2.4.2.3 Lesson Learned 3: Ecosystem Services Assessment requires effective interdisciplinary research
Why
Ecosystem Services Assessment requires effective interdisciplinary research to understand relationships between ecosystem functions, services and benefits, and how these may change under given scenarios.
How
The ecologists benefited as it reinforced the societal importance of their studies.
During the VALMER project, the broad approach supported by Interreg funding was valuable in enabling scientists from different disciplines to exchange ideas through informal day to day contact and structured workshops.The VALMER project successfully built on established relationships and developed a shared vocabulary.
The input from natural science was essential in supporting the social science research. The ecologists also benefited as it reinforced the societal importance of their studies, and encouraged them to work at different scales. Ecologists who focus traditionally on small scales could see how their work contributed to the “big picture”.
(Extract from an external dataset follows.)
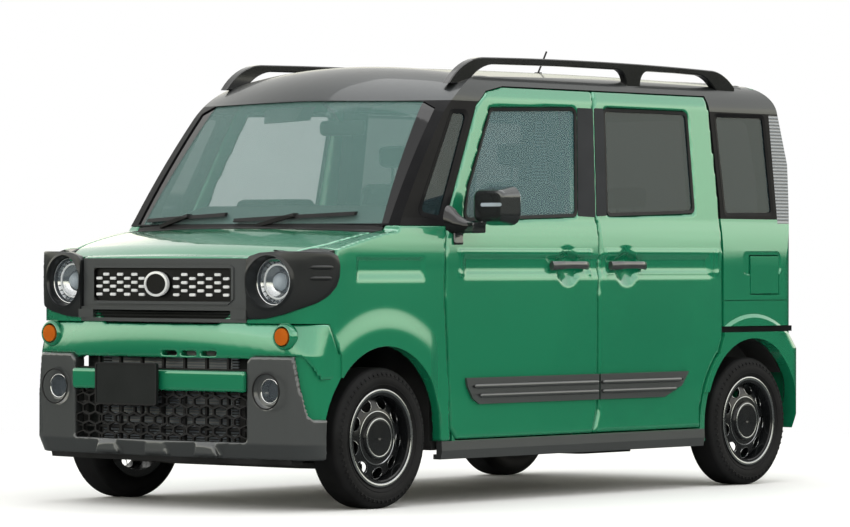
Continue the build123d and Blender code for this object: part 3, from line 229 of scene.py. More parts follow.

For example, ecologists in the Golfe Normand-Breton wanted to see how the wealth of individual studies (years of results) could be combined into a larger picture they had not seen. This strategic approach was driven by stakeholders priorities and it helped also to prioritise when the issue at stake was a problem of Ecosystem Services supply, for which more ecological science was needed, or a problem of Ecosystem Services demand, to be mainly assessed by social scientists.
What next
It would be valuable to involve a broader range of social scientists, for example environmental psychologists, to provide wider assessment of people’s perceptions, health and well being.
It is recommended to work with people who are more interested in the integrative dimension of the approach than in the further advances of their own scientific realms. Funding sources of interdisciplinary research are rare and should be encouraged.